The Voice is the e-mail newsletter of The Special Needs Alliance. This installment was written by Special Needs Alliance member Gregory Wilcox, of the Law Office of Gregory Wilcox in Berkeley, California. His firm focuses on government benefits and estate planning for the elderly and for individuals with disabilities. Greg is a Certified Elder Law Attorney (CELA); co-author of Special Needs Trusts: Planning, Drafting, and Administration and California Elder Law Resources, Benefits, and Planning; and a board member of California Advocates for Nursing Home Reform (CANHR) in San Francisco. Other articles he has written can be found on the CANHR website.
Most people know that a worker must have worked and paid into the Social Security system in order to collect Social Security retirement and disability benefits. People who are particularly aware of their retirement rights may even know that in order to collect Social Security retirement benefits they must have worked and received at least 40 “quarters” in order to qualify for such benefits. But when it comes to qualifying for Social Security Disability Insurance (SSDI) coverage, the work history requirements become much cloudier in the minds of most people. This article is intended to dispel these clouds.
Earning Work Credits
Title II of the Social Security Act provides retirement, disability, dependents, and survivors benefits (“Old-Age, Survivors, and Disability Insurance Benefits,” commonly known as “OASDI”). However, to receive any kind of Title II Social Security benefit a worker on whose work record the benefit is to be calculated must have accumulated enough work credits.
A worker can earn up to four Social Security credits per year, maximum. Before 1978 a worker had to earn a certain amount in each quarter of the year to earn a credit. Hence the credits were called quarters. In that year Congress changed the rules so that workers could earn up to four credits if they earned over a certain amount in one calendar year, no matter when in the year the income was earned. Nevertheless, the credits are still referred to as quarters, and eligibility is said to depend on the number of quarters of coverage (or QC’s) earned. The terms “credits” and “quarters” are now used interchangeably.

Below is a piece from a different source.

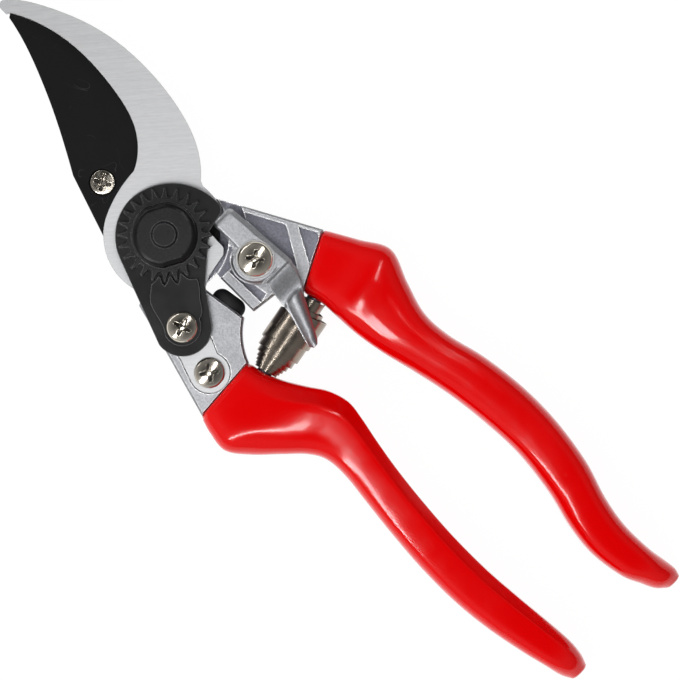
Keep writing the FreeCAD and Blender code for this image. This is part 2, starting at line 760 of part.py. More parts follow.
def blade_screw():
    """A flat-headed screw whose head fills the blade's countersink."""
    body = new_body("blade_screw")
    flush = "lug_thickness + blade_thickness"
    turned(body, [("0", "0"), ("screw_radius", "0"), ("screw_radius", flush + " - blade_head_depth"),
                  ("blade_head_radius", flush), ("0", flush)])
    cross_recess(body, flush)
    for axis, text in zip("xyz", ("blade_screw_x", "blade_screw_y", LUG)):
        bind(body, f"Placement.Base.{axis}", text)
    return body


# ---- latch ------------------------------------------------------------------
def latch_lever():
    """The thumb latch: block, boss about its screw, and a tapering thumb tab."""
    body = new_body("latch_lever")
    x, y = value("latch_x"), value("latch_y")
    boss = 6.2
    foot, neck = polar(boss, 254, x, y), polar(boss, 113, x, y)
    corner = Vector(17.3, -25.8, 0)
    tab = [corner, Vector(15.2, -31.6, 0), Vector(11.6, -37.8, 0), Vector(8.3, -43.8, 0)]
    back = [Vector(5.4, -43.4, 0), Vector(7.2, -37.2, 0), Vector(8.9, -30.6, 0), foot]
    pad(body, LATCH, "latch_thickness", [
        *chain([neck, Vector(10.4, -13.4, 0), Vector(9.8, -6.6, 0), Vector(15.2, -6.2, 0),
                corner]),
        curve(tab),
        arc(tab[-1], Vector(6.5, -44.7, 0), back[0]),
        curve(back),
        arc(foot, polar(boss, 185, x, y), neck),
    ])
    bore(body, LATCH + " + latch_thickness", "latch_thickness",
         "latch_shoulder_radius + running_clearance", "latch_x", "latch_y")
    return body


def latch_screw():
    """A shouldered screw: the lever turns on the shoulder."""
    body = new_body("latch_screw")
    rise = "latch_thickness + latch_washer_thickness"
    top = rise + " + latch_head_height"
    turned(body, [("0", "-well_depth"), ("screw_radius", "-well_depth"), ("screw_radius", "0"),
                  ("latch_shoulder_radius", "0"), ("latch_shoulder_radius", rise),
                  ("latch_head_radius", rise), ("latch_head_radius", top), ("0", top)])
    ease(body, value(top), 0.62 * value("latch_head_height"), kind="Fillet")
    cross_recess(body, top)
    for axis, text in zip("xyz", ("latch_x", "latch_y", LATCH)):
        bind(body, f"Placement.Base.{axis}", text)
    return body


def latch_washer():
    """The thin washer under the latch screw's head."""
    body = new_body("latch_washer")
    top = LATCH + " + latch_thickness + latch_washer_thickness"
    round_pad(body, LATCH + " + latch_thickness", "latch_washer_thickness",
              "latch_head_radius + 0.5", "latch_x", "latch_y")
    bore(body, top, "latch_washer_thickness", "latch_shoulder_radius + running_clearance",
         "latch_x", "latch_y")
    return body


# ---- cushion and spring -----------------------------------------------------
CUSHION_SEAT = Vector(-1.4, -22.4, MIDDLE)
CUSHION_WAY = Vector(10.1, 1.6, 0).normalize()


def rubber_cushion():
    """The stop cushion: a low dome with a stem pressed into the casting."""
    body = new_body("rubber_cushion")
    turned(body, [("0", "-cushion_stem_length"), ("cushion_stem_radius", "-cushion_stem_length"),
                  ("cushion_stem_radius", "0"), ("cushion_radius", "0"),
                  ("cushion_radius", "cushion_height"), ("0", "cushion_height")])
    ease(body, value("cushion_height"), 0.8 * value("cushion_height"), kind="Fillet")
    body.Placement = Placement(CUSHION_SEAT, Rotation(Vector(0, 0, 1), CUSHION_WAY))
    return body


def return_spring():
    """The volute spring's outer form: turns that widen to the middle and narrow again."""
    small, wide = value("spring_end_radius"), value("spring_middle_radius")
    long, strip = SPRING_LENGTH, value("spring_strip")
    steps = ((0.0, 0.0), (0.06, 0.12), (0.12, 0.28), (0.18, 0.5), (0.25, 0.8), (0.32, 1.0),
             (0.64, 0.6), (0.72, 0.3), (0.8, 0.1), (1.0, 0.1))
    outside = []
    for (start, share), (end, _) in zip(steps, steps[1:]):
        radius = small + share * (wide - small)
        outside += [Vector(radius, 0, start * long), Vector(radius, 0, end * long)]
    inside = [point - Vector(strip, 0, 0) for point in reversed(outside)]
    section = Part.Face(Part.makePolygon([*outside, *inside, outside[0]]))
    coil = section.revolve(Vector(0, 0, 0), Vector(0, 0, 1), 360)
    spring = feature("return_spring", coil)
    spring.Placement = Placement(SPRING_LEFT, Rotation(Vector(0, 0, 1), SPRING_WAY))
    return spring


# ---- assembly ---------------------------------------------------------------
lower_stock = lower_casting()
stem_hole = tube("stem_hole", "cushion_stem_radius", "cushion_stem_length",
                 CUSHION_SEAT, -CUSHION_WAY)
shoulder = tube("shoulder_face", "cushion_radius + tail_clearance", "cushion_height",
                CUSHION_SEAT, CUSHION_WAY)
bored = combine("Cut", "lower_bored", lower_stock, stem_hole)
faced = combine("Cut", "lower_faced", bored, shoulder)

small_head = ("small_head_radius", "small_head_height")
nodes = [
    *handle_and_grip("upper", upper_casting(), UPPER_GRIP, SPRING_RIGHT, SPRING_WAY),
    *handle_and_grip("lower", faced, LOWER_GRIP, SPRING_LEFT, -SPRING_WAY),
    cutting_blade(),
    counter_blade(),
    pivot_bolt(),
    pivot_washer(),
    pivot_nut(),
    side_plate(),
    toothed_segment(),
    pan_screw("segment_screw", ("segment_screw_x", "segment_screw_y"), NUT + " + flange_height",
              small_head, ("screw_radius", "flange_height + plate_thickness + claw_thickness + 4")),
    pan_screw("tail_screw", ("tail_screw_x", "tail_screw_y"), PLATE,
              small_head, ("screw_radius", "claw_thickness + 4")),
    blade_screw(),
    latch_lever(),
    latch_screw(),
    latch_washer(),
    rubber_cushion(),
    return_spring(),
]
doc.recompute()

for thing in doc.Objects:
    if {"Invalid", "Error"} & set(thing.State):
        raise RuntimeError(f"{thing.Label} did not rebuild: {thing.State}")
for node in nodes:
    if node.Shape.isNull() or not node.Shape.isValid() or not node.Shape.Solids:
        raise RuntimeError(f"{node.Label} is not a valid solid")

os.makedirs("parts", exist_ok=True)
for node in nodes:
    node.Shape.exportStep(f"parts/{node.Label}.step")
    print(f"{node.Label}: {len(node.Shape.Solids)} solid, {node.Shape.Volume:.0f} mm3")
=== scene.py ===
import math

import bmesh
import bpy
import numpy as np
from mathutils import Matrix, Vector


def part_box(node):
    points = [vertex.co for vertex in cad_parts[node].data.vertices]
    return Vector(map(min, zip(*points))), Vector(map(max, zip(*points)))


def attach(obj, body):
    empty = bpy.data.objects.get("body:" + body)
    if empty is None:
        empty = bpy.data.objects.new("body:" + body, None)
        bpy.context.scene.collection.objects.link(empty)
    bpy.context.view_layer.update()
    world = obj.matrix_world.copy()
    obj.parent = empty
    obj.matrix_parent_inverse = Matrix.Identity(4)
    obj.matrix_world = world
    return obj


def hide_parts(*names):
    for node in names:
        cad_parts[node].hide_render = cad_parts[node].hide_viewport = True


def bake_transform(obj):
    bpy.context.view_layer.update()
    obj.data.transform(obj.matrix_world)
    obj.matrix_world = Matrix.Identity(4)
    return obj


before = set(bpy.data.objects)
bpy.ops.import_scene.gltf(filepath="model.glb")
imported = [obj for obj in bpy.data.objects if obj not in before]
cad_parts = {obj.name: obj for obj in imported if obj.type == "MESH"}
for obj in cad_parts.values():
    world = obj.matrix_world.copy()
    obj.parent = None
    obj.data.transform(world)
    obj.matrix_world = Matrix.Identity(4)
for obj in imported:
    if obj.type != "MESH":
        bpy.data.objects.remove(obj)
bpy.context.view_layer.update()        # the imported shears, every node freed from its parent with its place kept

MM = 0.001
PALM, FINGER, LATCH = "palm_side", "finger_side", "latch"
scene = bpy.context.scene


# ---- heights and places read from the frame, in millimetres ------------------
def low(node):
    """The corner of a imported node's box with the least x, y and z."""
    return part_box(node)[0] / MM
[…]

The amount that needs to be earned to receive a credit increases each year; in 2011 the amount is $1,120 (thus, in 2011 $4,480 earns the maximum four “quarters of coverage” even if it is all earned in the same quarter of the year). In 2012 the amount that must be earned to receive a credit goes up to $1,130, and $4,520 will earn the maximum four quarters. Of course, the work must have been done in “covered employment” that was subject to Social Security taxes.

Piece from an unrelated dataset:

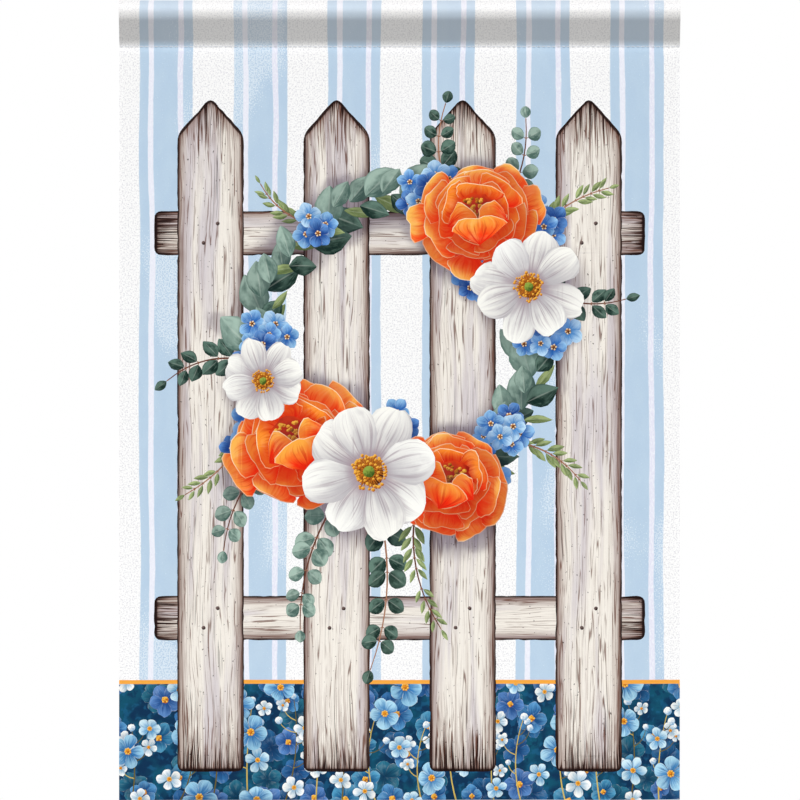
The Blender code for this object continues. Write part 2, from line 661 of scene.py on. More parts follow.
@dataclass(frozen=True)
class Brush:
    """Two colours and a way of painting between them."""

    deep: Colour = (0.0, 0.0, 0.0)
    light: Colour = (0.0, 0.0, 0.0)
    vein: float = 0.6
    rim: float = 0.0

    def scaled(self, share: float) -> "Brush":
        """The same brush with its colours made lighter or darker by a factor."""
        deep, light = (tuple(min(1.0, c * share) for c in colour) for colour in (self.deep, self.light))
        return replace(self, deep=deep, light=light)

    def varied(self, rnd: Random, amount: float) -> "Brush":
        """The same brush, lighter or darker by a chance share of up to an amount."""
        return self.scaled(1 + rnd.uniform(-amount, amount))


def two_tone(deep: Steps, light: Steps, vein: float = 0.6, rim: float = 0.0) -> Brush:
    """Brush from two colours in display steps."""
    return Brush(display(*deep), display(*light), vein, rim)


@dataclass(frozen=True)
class Cut:
    """Cut of a petal or leaf: place and fullness of its widest part, ruffle, and points along each side."""

    crown: float
    fullness: float
    ruffle: float
    points: int
    paint: Paint = Paint.PETAL


@dataclass(frozen=True)
class Region:
    """One printed shape: its outline, its paint, and the frame that its paint is measured in."""

    outline: tuple[Point, ...]
    paint: Paint
    brush: Brush = Brush()
    base: Point = 0j
    heading: float = 0.0
    length: float = 1.0
    half_width: float = 1.0
    bend: float = 0.0
    seed: float = 0.0
    form: Triple = (1.3, 0.62, 0.0)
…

Most important here, the number of credits needed to qualify for benefits (referred to as “insured status”) depends on the particular Social Security benefit being claimed and the age of the claimant. For example, compare retirement coverage with disability coverage.

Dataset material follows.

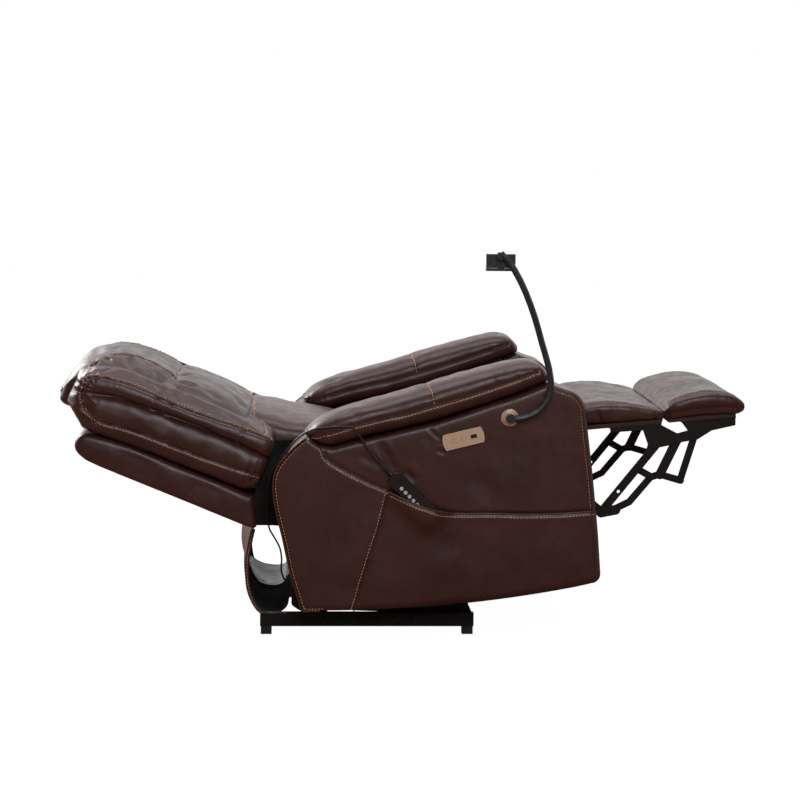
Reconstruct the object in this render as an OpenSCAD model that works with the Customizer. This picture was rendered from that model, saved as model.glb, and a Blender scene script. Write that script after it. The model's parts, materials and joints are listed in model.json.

Social Security Retirement Benefits vs. Disability Benefits
To be insured for Social Security Retirement Insurance (RIB) benefits, a worker must be “fully insured.” He or she becomes fully insured by having 40 earned quarters – typically four per year for 10 years of work. There is no requirement that these credits have been earned during any particular time period. On the other hand, in order to claim Social Security Disability Income (SSDI) benefits a worker must be “insured for disability” – which is a different and more complicated standard. First, the worker must have accumulated a certain number of credits that vary with the worker’s age. Second, depending on the age of the worker at the time of disability, credits must be acquired during a certain time period.
The Number of Credits Required
The number of credits a worker needs to be insured for disability goes up with age.
When Credits Earned
In addition to the number of credits required for disability coverage, workers over the age of 30 must have acquired their credits recently. Specifically, these workers must have acquired at least 20 work credits within the ten year (i.e. 40 quarter) period just before the occurrence of the disability. This is often called the “20/40 rule.”
There are two limited exceptions to this rule. First, a worker will be insured for disability without having to meet the 20/40 rule if he or she is disabled under the Social Security statutory standard for blindness (i.e., having no better than 20/200 vision in the better eye with glasses or other corrective lenses, or having a visual field of 20 degrees or less). Second, there is a rare exception for workers over the age of 31 who were previously disabled before reaching the age of 31.
The following is a summary of the work credit requirements for SSDI for most individuals:
|Became Disabled||Required Credits for SSDI||When Credits Earned|
|Before 24||6 credits in 3 years before disability began||Credits can be earned before 21|
|24-30||1 credit for each year between 21 and date disability began||Credits start with quarter after the quarter worker turned 21|
|31-42||20||20 in prior 10 years|
|43-61||1 credit for each calendar year between 21 and year before disability began||20 in prior 10 years|
|62 to full retirement age||40||20 in prior 10 years|
Failing to Qualify for Disability Benefits
There are a surprising number of ways that a worker can fail to be insured for disability benefits. For example:
Workers should be aware that their hard work and faithful payment of Social Security taxes may not be enough to guarantee them disability benefits if they become disabled. Eligibility for such benefits will depend on complex calculations that take into account the age of the worker, the amounts he or she has earned, and when the income was earned.